Memorial Day
May 26th, 2014
I took some photos of the Rhododendron in front of our house this weekend. So here is one of those shots to mark this holiday. I don’t usually have anything to say about this holiday, except sometimes to rant a bit about the apparent inability of most people to distinguish between Memorial Day and Veterans Day. But today a great writer up in Cleveland, Erin O’Brien, posted an excellent essay on her blog that does a very good job of expressing some of my feelings about this day. I suggest you go read it.
http://erin-obrien.blogspot.com/2014/05/memorial-day.html
Getting back to photography, I took that photo while playing around with my Panasonic G5 and the 45-200mm lens that my lovely wife got me for Christmas. I was just seeing what it would do, and challenged its limits a bit with how I shot this photo. I hand held it and cranked it all the way out to 200mm (that’s 400mm in “full frame” terms). The exposure was f/10 at 1/160 using the in-lens image stabilization. And the ISO was set automatically at 1600. I shot it as a jpeg to let the camera do its thing with the file.

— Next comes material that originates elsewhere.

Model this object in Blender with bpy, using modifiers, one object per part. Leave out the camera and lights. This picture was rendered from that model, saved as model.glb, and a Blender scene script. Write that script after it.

I uploaded a full-size file if you are curious. To get to it you need to right click and select open in a new tab. At least that’s what works with Chrome. I’m pretty amazed with the quality under those parameters.
And, just for fun, I processed the file in ACDSee Pro 7, which I just upgraded to. I’ve used one variation or another of ACDSee since I started doing digital photography. It was around providing an excellent tool long before Light Room came along. I was a beta tester for the original Light Room, but I’ve never seen a reason to buy it instead of ACDSee. This time I got a deal on a new package they call their Family Pack. It includes a bunch of programs and allows each of them to be installed and used by three users. And you don’t have to “rent” the software and pay for it over and over again. One hell of a lot better deal than what Adobe is doing to us these days. Check it out. And, no, they aren’t paying me to say this. I just think it’s a great program and a great bargain. I pay the same for it as you. The Family Pack was just too good a deal to pass up. It even includes a Mac version for those of you in that camp.
The new Pro 7 version has added a lot of RAW control and kept all the good stuff from earlier versions. I’d been using version 5, not being one to upgrade every time a new version comes out. (Are you listening Adobe?) It looks like I might be doing a lot more image processing with ACDSee and moving more and more away from PhotoShop. I used the sharpening and noise reduction tools of ACDSee on this file, just keeping them at the default settings to see how it worked. I’m very impressed. The G5 doesn’t really have much noise at 1600 ISO (that in itself is a pretty amazing fact for someone who used to develop Tri-X in Acufine in a never-really-successful attempt to get 1600 ISO) but after the noise reduction in ACDSee, there’s really no noise left at all, and it didn’t seem to hurt the sharpness.
The tools we have today are pretty amazing. It’s a good time to be a photographer, if what you care about is making photos, not making a living.